**Written task**: Repeat the listing in full. Nothing may be added or left out.

☆ ☆ ☆

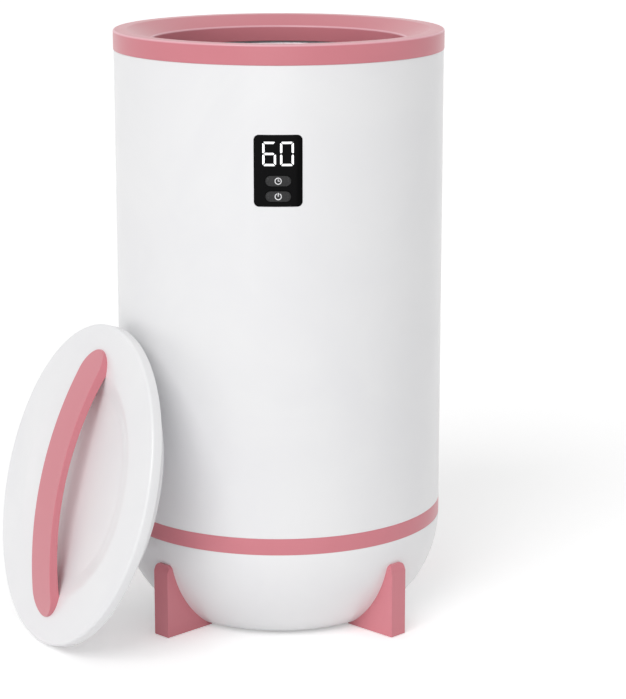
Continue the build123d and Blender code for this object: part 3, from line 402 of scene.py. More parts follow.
pink_abs = plastic("satin_pink_abs", PINK, PINK_SHADOW, **pink_look)
accent_band = turned_piece("accent_band_ring", [
    (SHELL_RADIUS, BAND_LOW), (SHELL_RADIUS, BAND_HIGH), (TONGUE_RADIUS, BAND_HIGH),
    (TONGUE_RADIUS, BAND_HIGH + TONGUE), (BAND_INNER, BAND_HIGH + TONGUE), (BAND_INNER, BAND_FLANGE_TOP),
    (BAND_FLANGE_INNER, BAND_FLANGE_TOP), (BAND_FLANGE_INNER, CHASSIS_TOP), (BAND_INNER, CHASSIS_TOP),
    (BAND_INNER, BAND_LOW - TONGUE), (TONGUE_RADIUS, BAND_LOW - TONGUE), (TONGUE_RADIUS, BAND_LOW)],
    {0: 0.35, 1: 0.35})
smooth(accent_band)
fit(accent_band, pink_abs, "bucket", "accent_band")

# Lower bowl ---------------------------------------------------------------------------------------
# The rounded white bottom: an ABS bowl with a flat floor just off the ground. Four wells in the
# floor take the long base screws, and a flat pad at the back carries the cord gland.
BOWL_CENTRE = 44.5
BOWL_ARC = 105.0
BOWL_WALL = 2.6
BOWL_FLOOR = 2.5
BOWL_EDGE_SETBACK = 3.4
ARC_STEPS = 26
WELL_RADIUS, WELL_REACH = 4.4, 75.0
GLAND_Z = 60.0
GLAND_PAD_RADIUS, GLAND_PAD_FACE, GLAND_PAD_BACK = 12.0, 148.6, 138.0
GLAND_PAD_EDGE, WELL_EDGE = 0.6, 0.3


def bowl_arc(low, inset, steps):
    """Points of the bowl's curved wall from a height up to its seam."""
    reach = BOWL_ARC - inset
    start = atan2(low - BAND_LOW, sqrt(reach ** 2 - (low - BAND_LOW) ** 2))
    angles = [start * (1 - i / steps) for i in range(steps + 1)]
    return [(BOWL_CENTRE + reach * cos(a), BAND_LOW + reach * sin(a)) for a in angles]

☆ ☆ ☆

**Task answer**:
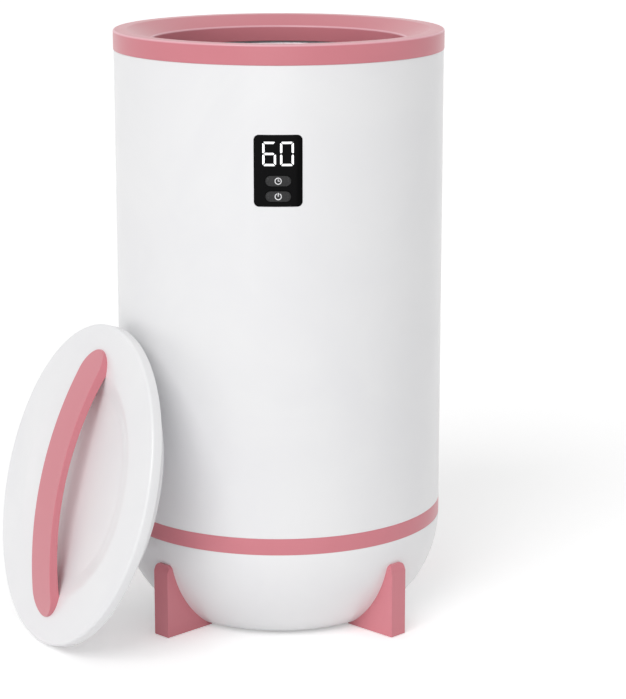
Continue the build123d and Blender code for this object: part 3, from line 402 of scene.py. More parts follow.
pink_abs = plastic("satin_pink_abs", PINK, PINK_SHADOW, **pink_look)
accent_band = turned_piece("accent_band_ring", [
    (SHELL_RADIUS, BAND_LOW), (SHELL_RADIUS, BAND_HIGH), (TONGUE_RADIUS, BAND_HIGH),
    (TONGUE_RADIUS, BAND_HIGH + TONGUE), (BAND_INNER, BAND_HIGH + TONGUE), (BAND_INNER, BAND_FLANGE_TOP),
    (BAND_FLANGE_INNER, BAND_FLANGE_TOP), (BAND_FLANGE_INNER, CHASSIS_TOP), (BAND_INNER, CHASSIS_TOP),
    (BAND_INNER, BAND_LOW - TONGUE), (TONGUE_RADIUS, BAND_LOW - TONGUE), (TONGUE_RADIUS, BAND_LOW)],
    {0: 0.35, 1: 0.35})
smooth(accent_band)
fit(accent_band, pink_abs, "bucket", "accent_band")

# Lower bowl ---------------------------------------------------------------------------------------
# The rounded white bottom: an ABS bowl with a flat floor just off the ground. Four wells in the
# floor take the long base screws, and a flat pad at the back carries the cord gland.
BOWL_CENTRE = 44.5
BOWL_ARC = 105.0
BOWL_WALL = 2.6
BOWL_FLOOR = 2.5
BOWL_EDGE_SETBACK = 3.4
ARC_STEPS = 26
WELL_RADIUS, WELL_REACH = 4.4, 75.0
GLAND_Z = 60.0
GLAND_PAD_RADIUS, GLAND_PAD_FACE, GLAND_PAD_BACK = 12.0, 148.6, 138.0
GLAND_PAD_EDGE, WELL_EDGE = 0.6, 0.3


def bowl_arc(low, inset, steps):
    """Points of the bowl's curved wall from a height up to its seam."""
    reach = BOWL_ARC - inset
    start = atan2(low - BAND_LOW, sqrt(reach ** 2 - (low - BAND_LOW) ** 2))
    angles = [start * (1 - i / steps) for i in range(steps + 1)]
    return [(BOWL_CENTRE + reach * cos(a), BAND_LOW + reach * sin(a)) for a in angles]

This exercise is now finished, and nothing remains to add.